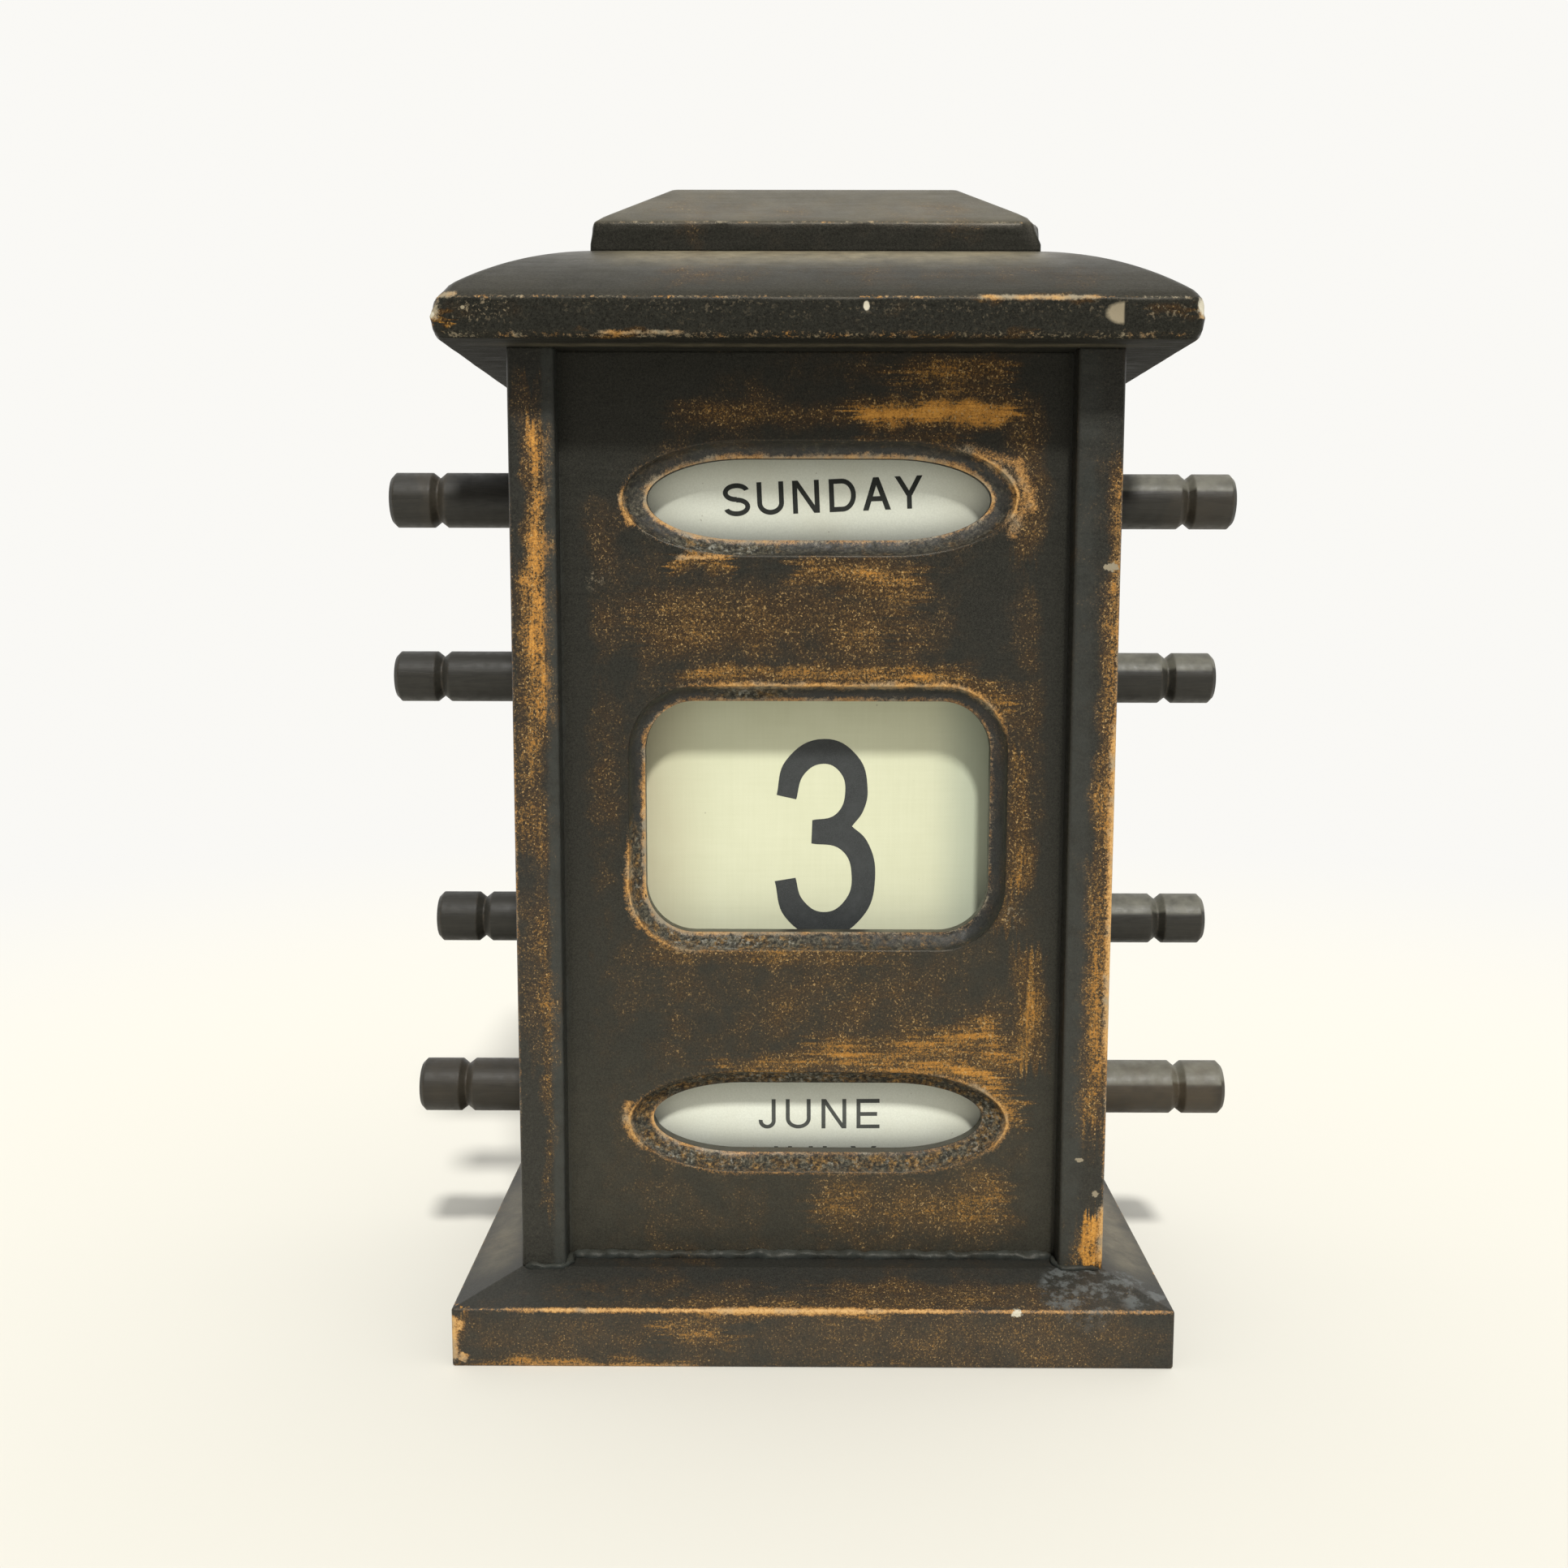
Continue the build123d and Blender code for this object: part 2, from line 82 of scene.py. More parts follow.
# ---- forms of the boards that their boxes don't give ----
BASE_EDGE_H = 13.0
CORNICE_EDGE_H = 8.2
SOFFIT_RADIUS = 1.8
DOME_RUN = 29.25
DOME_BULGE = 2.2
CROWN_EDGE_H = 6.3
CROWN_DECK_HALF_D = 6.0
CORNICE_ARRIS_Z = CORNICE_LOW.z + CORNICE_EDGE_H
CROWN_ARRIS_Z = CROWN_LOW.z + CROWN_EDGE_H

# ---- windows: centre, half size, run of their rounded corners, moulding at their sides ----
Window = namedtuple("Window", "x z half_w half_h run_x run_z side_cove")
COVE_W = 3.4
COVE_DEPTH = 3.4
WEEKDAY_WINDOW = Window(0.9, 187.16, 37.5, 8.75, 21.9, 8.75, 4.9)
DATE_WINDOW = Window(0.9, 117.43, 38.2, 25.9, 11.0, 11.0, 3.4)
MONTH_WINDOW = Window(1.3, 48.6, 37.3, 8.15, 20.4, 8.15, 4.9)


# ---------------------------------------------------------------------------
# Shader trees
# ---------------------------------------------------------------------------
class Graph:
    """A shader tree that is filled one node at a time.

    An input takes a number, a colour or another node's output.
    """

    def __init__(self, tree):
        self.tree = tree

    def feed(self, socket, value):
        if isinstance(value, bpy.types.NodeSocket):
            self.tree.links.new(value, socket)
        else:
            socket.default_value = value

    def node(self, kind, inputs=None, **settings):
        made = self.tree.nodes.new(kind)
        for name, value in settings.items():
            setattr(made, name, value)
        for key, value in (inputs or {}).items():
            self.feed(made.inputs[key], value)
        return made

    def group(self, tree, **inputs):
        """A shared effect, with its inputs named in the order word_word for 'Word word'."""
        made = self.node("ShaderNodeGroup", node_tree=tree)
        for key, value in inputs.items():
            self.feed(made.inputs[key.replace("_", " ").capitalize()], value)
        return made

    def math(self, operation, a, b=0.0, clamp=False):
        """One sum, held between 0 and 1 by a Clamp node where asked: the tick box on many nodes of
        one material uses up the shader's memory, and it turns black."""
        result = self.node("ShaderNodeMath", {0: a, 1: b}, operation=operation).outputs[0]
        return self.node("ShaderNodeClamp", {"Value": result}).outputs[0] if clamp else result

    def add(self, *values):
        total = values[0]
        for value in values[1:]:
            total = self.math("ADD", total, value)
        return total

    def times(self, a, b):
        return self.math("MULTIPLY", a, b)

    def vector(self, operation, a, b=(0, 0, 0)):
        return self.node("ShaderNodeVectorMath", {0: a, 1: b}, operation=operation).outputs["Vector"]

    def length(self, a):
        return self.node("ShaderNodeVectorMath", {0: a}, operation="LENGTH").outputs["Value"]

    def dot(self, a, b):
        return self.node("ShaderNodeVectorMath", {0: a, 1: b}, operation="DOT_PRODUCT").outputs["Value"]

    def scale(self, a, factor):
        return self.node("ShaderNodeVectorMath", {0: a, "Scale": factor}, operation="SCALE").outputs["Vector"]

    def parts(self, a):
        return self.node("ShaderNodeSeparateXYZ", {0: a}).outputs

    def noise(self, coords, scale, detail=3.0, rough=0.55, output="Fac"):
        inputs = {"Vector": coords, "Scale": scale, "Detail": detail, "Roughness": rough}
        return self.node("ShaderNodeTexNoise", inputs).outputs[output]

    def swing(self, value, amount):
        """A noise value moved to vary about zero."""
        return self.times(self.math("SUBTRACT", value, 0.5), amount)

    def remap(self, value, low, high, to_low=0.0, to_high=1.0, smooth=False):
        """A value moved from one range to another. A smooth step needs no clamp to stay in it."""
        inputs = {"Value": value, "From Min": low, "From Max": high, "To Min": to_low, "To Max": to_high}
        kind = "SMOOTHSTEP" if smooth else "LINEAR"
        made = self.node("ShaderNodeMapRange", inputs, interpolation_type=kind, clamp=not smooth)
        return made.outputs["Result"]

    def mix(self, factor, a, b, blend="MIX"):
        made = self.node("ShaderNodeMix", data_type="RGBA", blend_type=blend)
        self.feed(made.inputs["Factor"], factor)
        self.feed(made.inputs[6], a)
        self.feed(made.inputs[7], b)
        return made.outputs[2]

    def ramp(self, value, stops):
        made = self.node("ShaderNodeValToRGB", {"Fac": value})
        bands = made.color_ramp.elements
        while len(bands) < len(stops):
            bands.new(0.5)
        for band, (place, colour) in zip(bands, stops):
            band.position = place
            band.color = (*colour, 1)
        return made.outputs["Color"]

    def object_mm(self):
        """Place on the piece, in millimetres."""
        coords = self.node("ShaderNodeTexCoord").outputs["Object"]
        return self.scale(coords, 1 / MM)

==

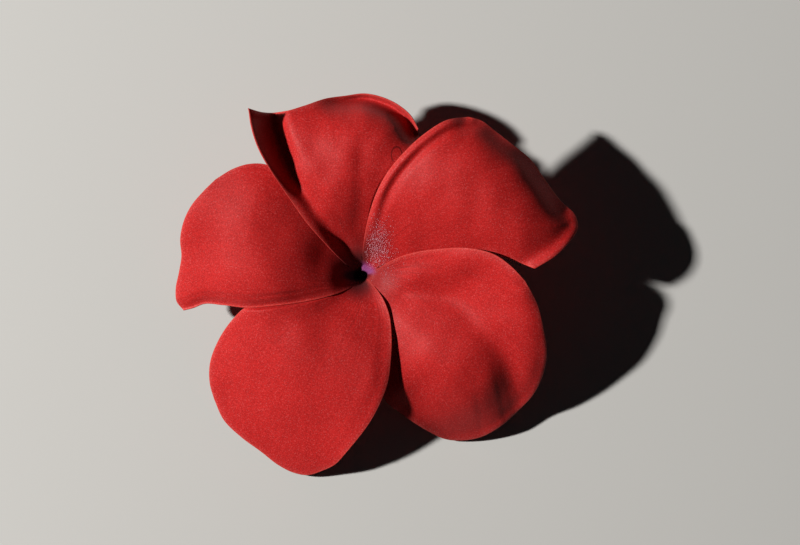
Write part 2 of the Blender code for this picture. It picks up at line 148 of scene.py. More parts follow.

The exercise>
Everything from the line with "Continue the build123d" through the line with "CROWN_ARRIS_Z = CROWN_LOW.z + CROWN_EDGE_H", both ends included, should be repeated exactly; nothing else should appear.

Solution to the problem>
Continue the build123d and Blender code for this object: part 2, from line 82 of scene.py. More parts follow.
# ---- forms of the boards that their boxes don't give ----
BASE_EDGE_H = 13.0
CORNICE_EDGE_H = 8.2
SOFFIT_RADIUS = 1.8
DOME_RUN = 29.25
DOME_BULGE = 2.2
CROWN_EDGE_H = 6.3
CROWN_DECK_HALF_D = 6.0
CORNICE_ARRIS_Z = CORNICE_LOW.z + CORNICE_EDGE_H
CROWN_ARRIS_Z = CROWN_LOW.z + CROWN_EDGE_H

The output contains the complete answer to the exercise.